Mitglied des Bundestags war Schäuble seit 1972. Das erste Regierungsamt hatte er von 1981 bis 1989 als Bundesminister für besondere Aufgaben und Kanzleramtschef von Helmut Kohl (CDU). Nach dem Fall der Mauer verhandelte er den Einheitsvertrag Deutschlands. Bis 1991 war er bei Kohl Bundesinnenminister, von 2005 bis 2009 erneut in der ersten Regierung von Merkel. Die CDU/CSU-Fraktion führte Schäuble seit 1991 und wurde nach der verlorenen Bundestagswahl 1998 auch CDU-Parteivorsitzender. Von beiden Ämtern trat er am 16. Februar 2000 in der Spendenaffäre zurück, nachdem schwarzen Kassen bei der CDU auftauchten.

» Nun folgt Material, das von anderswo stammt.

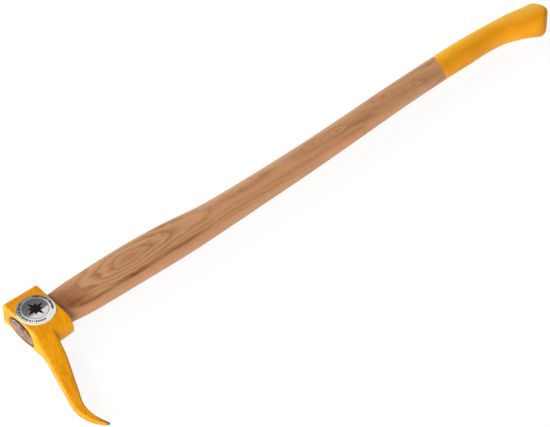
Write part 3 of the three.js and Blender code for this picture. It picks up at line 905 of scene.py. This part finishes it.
def dipSkinTree(material):
    # two copies of the skin, one under the surface and one above it, that meet at the lip
    tree, start = startTree("dipSkin", {"Inner": "NodeSocketFloat", "Outer": "NodeSocketFloat"})
    inner, outer = start.other("Inner"), start.other("Outer")
    normal = Wire.node("GeometryNodeInputNormal")
    below, above = [Wire.node("GeometryNodeSetPosition", inputs={
        "Geometry": start, "Offset": scaled(normal, offset)})
        for offset in (inner, inner + (outer - inner) * storedValue("lip"))]
    below = Wire.node("GeometryNodeFlipFaces", inputs={"Mesh": below})
    both = Wire.node("GeometryNodeJoinGeometry", inputs={"Geometry": [below, above]})
    welded = Wire.node("GeometryNodeMergeByDistance", inputs={"Geometry": both, "Distance": 1e-6})
    finishTree(welded, material)
    return tree


def makeCoat():
    lipRows = [coat["run"] * share for share in coat["lipShares"]]
    skin, hub = gripSkin(lipRows)
    points, faces = loft(skin, (hub, hub))
    faces = [face for face in faces if len(points) - 2 not in face]  # open where it starts
    made = meshObject("gripCoating", points, faces)
    lip = np.ones(len(points))
    count = handle["sides"]
    for row, at in enumerate(lipRows):  # flush with the wood at first, then it thickens
        full = lerp(coat["flush"], 1.0, ease(at / coat["run"]))
        lip[row * count:(row + 1) * count] = full if row else 0.0
    storeValues(made.data, "lip", lip)
    runTree(made, dipSkinTree(dipCoatMaterial()), {
        "Inner": (coat["proud"] - coat["wall"]) * mm, "Outer": coat["proud"] * mm})
    tidyFaces(made, handle["smoothAngle"])
    return made


handlePiece = makeHandle()
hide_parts("handle")
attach(handlePiece, "root")
gripCoating = makeCoat()
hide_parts("grip_coating")
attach(gripCoating, "root")
print("handle and coating made:", len(handlePiece.data.polygons), len(gripCoating.data.polygons), "faces")


# wedges stay as the frame has them and get their finishes

wedges = {
    "woodDark": (0.120, 0.055, 0.036), "woodLight": (0.300, 0.180, 0.135), "rust": (0.24, 0.12, 0.09),
    "steelDark": (0.26, 0.20, 0.21), "steelLight": (0.52, 0.45, 0.46),
}


def wedgeWoodMaterial():
    material = startMaterial("wedgeWood")
    place = placeInMm()
    lines = grit(place, (9.0, 3.0, 0.35), 3.0, 0.6)
    blot = grit(place, (5.0, 5.0, 3.0))
    colour = blendColour(rise(lines + blot * 0.5, -0.2, 0.2), wedges["woodDark"], wedges["woodLight"])
    finishMaterial({"Base Color": colour, "Roughness": 0.72 + lines * 0.2}, lines, 0.12, 0.8)
    return material


def wedgeSteelMaterial():
    material = startMaterial("wedgeSteel")
    place = placeInMm()
    scratch = grit(place, (0.5, 0.2, 2.2), 3.0, 0.7)
    rust = rise(grit(place, 1.6, 3.0), 0.08, 0.2)
    colour = blendColour(scratch + 0.5, wedges["steelDark"], wedges["steelLight"])
    colour = blendColour(rust * 0.8, colour, wedges["rust"])
    finishMaterial({"Base Color": colour, "Metallic": 0.5 - rust * 0.4, "Roughness": 0.55 + rust * 0.3},
                   scratch - rust * 0.5, 0.06, 0.7)
    return material


for node, finish in (("wooden_wedge", wedgeWoodMaterial()), ("steel_wedge", wedgeSteelMaterial())):
    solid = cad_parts[node]
    if not solid.material_slots:
        solid.data.materials.append(finish)
    for slot in solid.material_slots:
        slot.material = finish
print("wedges finished")


# label: a foil disc with plain ink marks

def foilMaterial():
    material = startMaterial("foil")
    place = x, y, _ = placeInMm()
    aside, upward = x - label["printMiddle"][0], y - label["printMiddle"][1]
    brushed = grit(place, (0.25, 5.0, 1.0))
    crease = grit(place, 6.0, 3.0)
    inside = 1 - rise(apart(aside, upward), label["lineRadius"] - 0.3, label["lineRadius"])
    # painted reflection: the band and the field go from dark to light across a diagonal, over their printed
    # colours, with a paler painted reflection in one corner
    lean = aside * 0.09 - upward * 0.996 + crease * 3.0
    corner = (1 - rise(aside + upward * 0.5, -10.0, -2.0)) * rise(upward * -1.0, 0.0, 7.0)
    field = blendColour(rise(lean, -14.0, 3.0), label["fieldDark"], label["fieldMidReflection"])
    field = layered(field, (corner, label["fieldCornerReflection"]), (rise(lean, 4.0, 6.5), label["fieldReflection"]))
    band = blendColour(rise(lean, -12.0, 10.0), label["bandDark"], label["bandReflection"])
    bent = 1 - rise(x, frontFace + 2.5, frontFace + 2.8)  # a painted highlight where it bends over the edge
    colour = layered(band, (inside, field), (bent, label["bent"]))
    finishMaterial({"Base Color": colour, "Metallic": 0.3, "Roughness": 0.34 + brushed * 0.15},
                   crease * 2.0 + brushed * 0.3, 0.05, 0.5)
    return material


def inkMaterial():
    material = startMaterial("ink")
    worn = grit(placeInMm(), 0.4, 3.0, 0.7)
    colour = blendColour(rise(worn, 0.1, 0.3), label["ink"], label["inkWorn"])
    finishMaterial({"Base Color": colour, "Roughness": 0.6 + worn * 0.3, "Specular IOR Level": 0.15},
                   worn, 0.01, 0.5)
    return material


def labelRing(radius, z, middle="middle"):
    turn = turnsOf(label["sides"])
    x = label[middle][0] + radius * np.cos(turn)
    fall = drawnIn(label["bendRadius"], np.maximum(x - frontFace, 0))  # it bends over the front edge
    return np.stack([x, label[middle][1] + radius * np.sin(turn), z - fall], axis=1)


def makeLabel():
    low, radius, rounded = head["thickness"], label["radius"], label["edgeRound"]
    top = low + label["thickness"]
    rings = [labelRing(radius, low)]
    for turn in np.array((0.0, 0.35, 0.7, 1.0)) * np.pi / 2:
        rings.append(labelRing(radius - rounded * (1 - math.cos(turn)), top - rounded * (1 - math.sin(turn))))
    rings += [labelRing(radius * share, top) for share in (*np.linspace(0.98, 0.9, 5), 0.6, 0.3)]
    made = meshObject("headLabel", *loft(rings), foilMaterial())
    tidyFaces(made, label["smoothAngle"])
    return made


def inkTree(material):
    # dashes on the loose points, turned to the middle of the label, beside the printed shapes
    tree, start = startTree("inkMarks", {"Length": "NodeSocketFloat", "Width": "NodeSocketFloat",
                                         "Thickness": "NodeSocketFloat", "Seed": "NodeSocketInt"})
    isTick = storedValue("tick").math("GREATER_THAN", 0.5)
    split = Wire.node("GeometryNodeSeparateGeometry", {"domain": "POINT"},
                      {"Geometry": start, "Selection": isTick})
    size = Wire.node("ShaderNodeCombineXYZ", inputs={
        0: start.other("Length"), 1: start.other("Width"), 2: start.other("Thickness")})
    dash = Wire.node("GeometryNodeMeshCube", inputs={"Size": size}, output="Mesh")
    rotation = Wire.node("ShaderNodeCombineXYZ", inputs={2: storedValue("turn")})
    least, most = label["tickStretch"]
    stretch = Wire.node("FunctionNodeRandomValue", {"data_type": "FLOAT_VECTOR"}, {
        0: least, 1: most, "Seed": start.other("Seed")})
    dashes = Wire.node("GeometryNodeInstanceOnPoints", inputs={
        "Points": split, "Instance": dash, "Rotation": rotation, "Scale": stretch})
    both = Wire.node("GeometryNodeJoinGeometry", inputs={"Geometry": [dashes, split.other("Inverted")]})
    finishTree(both, material)
    return tree


def makeInk():
    low = head["thickness"] + label["thickness"]
    top = low + label["inkThickness"]
    middleX, middleY = label["printMiddle"]
    outer, inner = label["lineRadius"], label["lineRadius"] - label["lineWidth"]
    points, faces = loft([labelRing(radius, z, "printMiddle") for radius, z in (
        (outer, low), (outer, top), (inner, top), (inner, low), (outer, low))], False)
    points = points.tolist()
    # a plain rosette: eight tapered rays, long and short by turns
    foot, longRay, shortRay, halfFoot, halfTip = label["rays"]
    flat = []
    for i in range(8):
        angle, reach = math.pi / 4 * i + label["rayTurn"], (longRay, shortRay)[i % 2]
        for radius, spread in ((foot, -halfFoot), (reach, -halfTip), (reach, halfTip), (foot, halfFoot)):
            side = angle + spread / radius
            flat.append((middleX + radius * math.cos(side), middleY + radius * math.sin(side)))
    start, count = len(points), len(flat)
    points += [(x, y, z) for z in (low, top) for x, y in flat]
    faces += [tuple(reversed(range(start, start + count))), tuple(range(start + count, start + 2 * count))]
    for i in range(count):
        here, after = start + i, start + (i + 1) % count
        faces.append((here, after, after + count, here + count))
    tick, turn = [0.0] * len(points), [0.0] * len(points)
    for fromAngle, toAngle, howMany in label["tickGroups"]:
        for angle in np.radians(np.linspace(fromAngle, toAngle, howMany)):
            points.append((middleX + label["tickRadius"] * math.cos(angle),
                           middleY + label["tickRadius"] * math.sin(angle), (low + top) / 2))
            tick.append(1.0)
            turn.append(angle)
    made = meshObject("labelInk", points, faces)
    storeValues(made.data, "tick", tick)
    storeValues(made.data, "turn", turn)
    runTree(made, inkTree(inkMaterial()), {
        "Length": label["tickSize"][0] * mm, "Width": label["tickSize"][1] * mm,
        "Thickness": label["inkThickness"] * mm, "Seed": label["seed"]})
    tidyFaces(made, label["inkAngle"])
    return made


headLabel = makeLabel()
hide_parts("head_label")
labelInk = makeInk()
for piece in (headLabel, labelInk):
    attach(piece, "root")
print("label made")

Seit einem Attentat eines Verwirrten im Oktober 1990 war Schäuble auf den Rollstuhl angewiesen. Seine Behinderung thematisierte er selten, witzelte aber gelegentlich darüber – etwa als er seinen Staatssekretär Werner Gatzer in einer Pressekonferenz anwies, einen Stuhl mitzubringen, da er seinen jetzt mitnehme. Schäuble musste die Pressekonferenz vorzeitig verlassen, Gatzer übernahm.

Ein Freund Berlins

Schäubles Rede im provisorischen Parlamentssaal des Bonner Wasserwerks gab 1991 den Ausschlag, dass Berlin Regierungssitz wurde: Wie keine andere Stadt sei Berlin das Symbol für Einheit und Freiheit, für Demokratie und Rechtstaatlichkeit, konstatiert Schäuble. Solle die Teilung überwunden werden, können nichts so bleiben, wie es war, auch nicht in Bonn und im Rheinland. Schäuble war Ehrenbürger Berlins. Er genoss das Kulturleben und begleitete nach den Worten seines Parteifreunds Kai Wegner, Regierender Bürgermeister Berlins, das politische Ringen in der Stadt mit großem Wohlwollen. Schäuble hinterlässt seine Frau Ingeborg, mit der er seit 1969 verheiratet war, und vier erwachsene Kinder.